For me, what's a little surprising is that its sweet spot lands so squarely within the additional capacity provided by the 3D VCache. Had its working set been just a bit larger or smaller, maybe the X3D models' advantage would've evaporated.

It's not for sure, maybe a larger cache can improve things a lot more. May be the map they choose to benchmark is right within that specific X3D cache size.

I'll bet the game's developers probably weren't aware of this. Given a bit of time, they could probably optimize it to work a lot better on non-X3D models.

I agree with you, but developers cannot do miracles, if the map is large, have a lot of agents, etc... the memory footprint cannot decrease below a physiological limit.
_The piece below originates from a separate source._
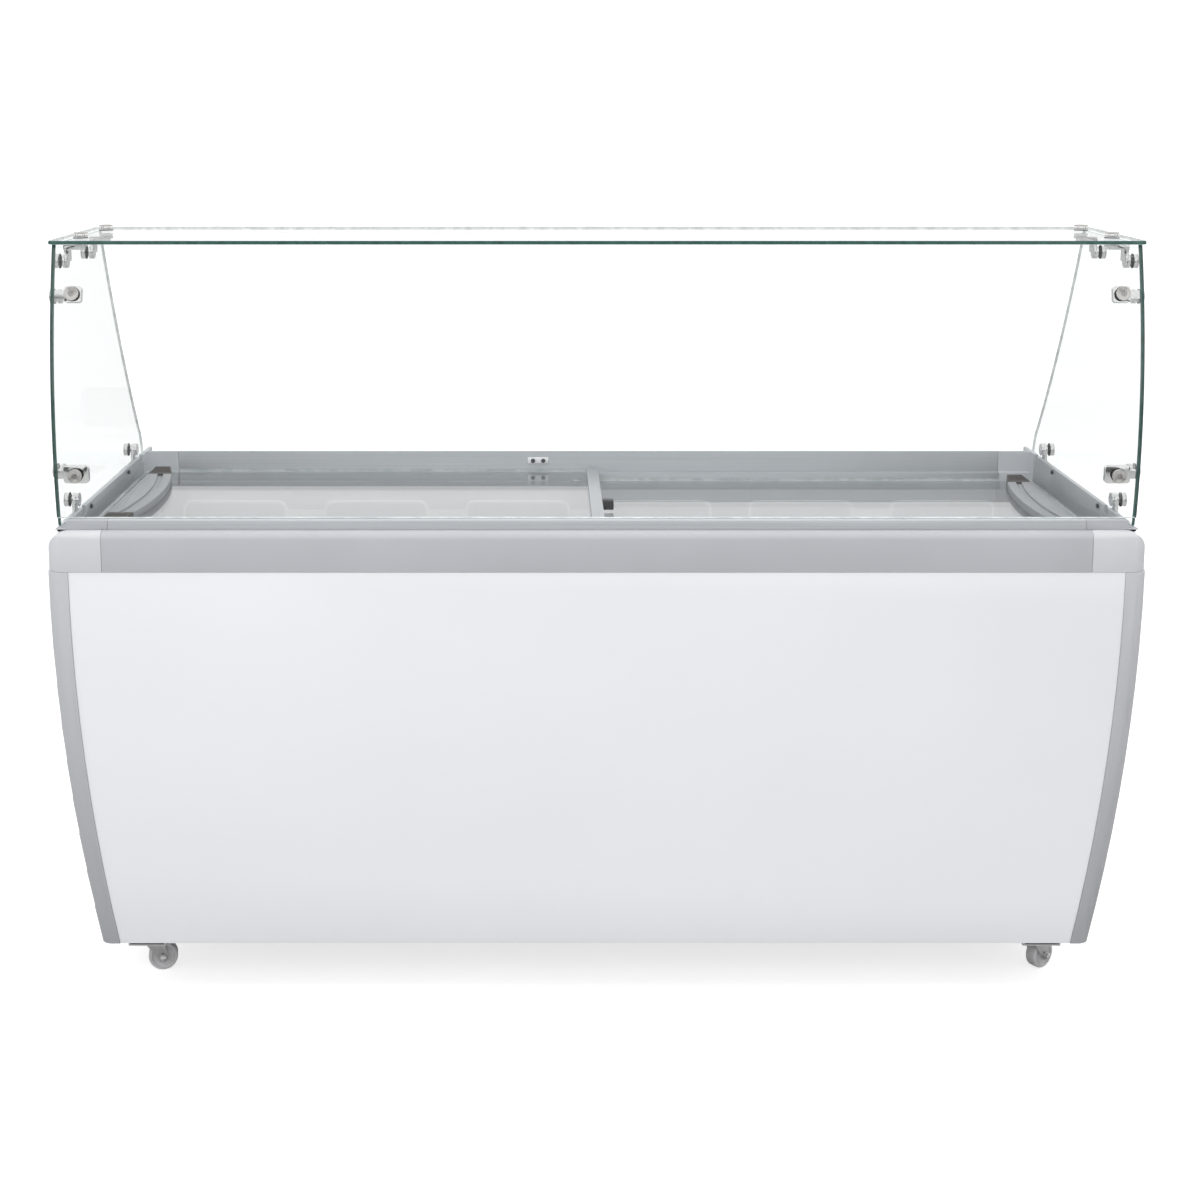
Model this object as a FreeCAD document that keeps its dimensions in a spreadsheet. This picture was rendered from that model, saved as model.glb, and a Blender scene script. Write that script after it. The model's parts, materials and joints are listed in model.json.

I don't know about you, but I'd be pretty surprised to see a game which scaled well to so many cores. That would also be newsworthy!

Quickly, I can think of chess games or all software rendered games, and I bet there are a lot of games that potentially can use many cores if optimized in such a way.
The problem is that in the last years the power of graphics cards have relegated CPU importance is the background. So who struggle to optimize the CPU part if anyway it's limited by the GPU power ?

 

[NinoPino]

I have no idea where you got that idea.

I think @waltc3 say so is that you insist on argue such as cache size is not very important.

The only point I tried to make is that the benefit of having more cache is workload-dependent.

This is an obvious point and all of us knows this.
But if I say to you to choose from a CPU with 1MB of cache and another with 4MB, at the same clock, architecture, etc.. what CPU do you think go faster ?
Generalising, more cache is better, do you agree ?

 

[bit_user]

I agree with you, but developers cannot do miracles, if the map is large, have a lot of agents, etc... the memory footprint cannot decrease below a physiological limit.

Perhaps they can use better data structures that are more cache-friendly. However, at some point you just hit a limit.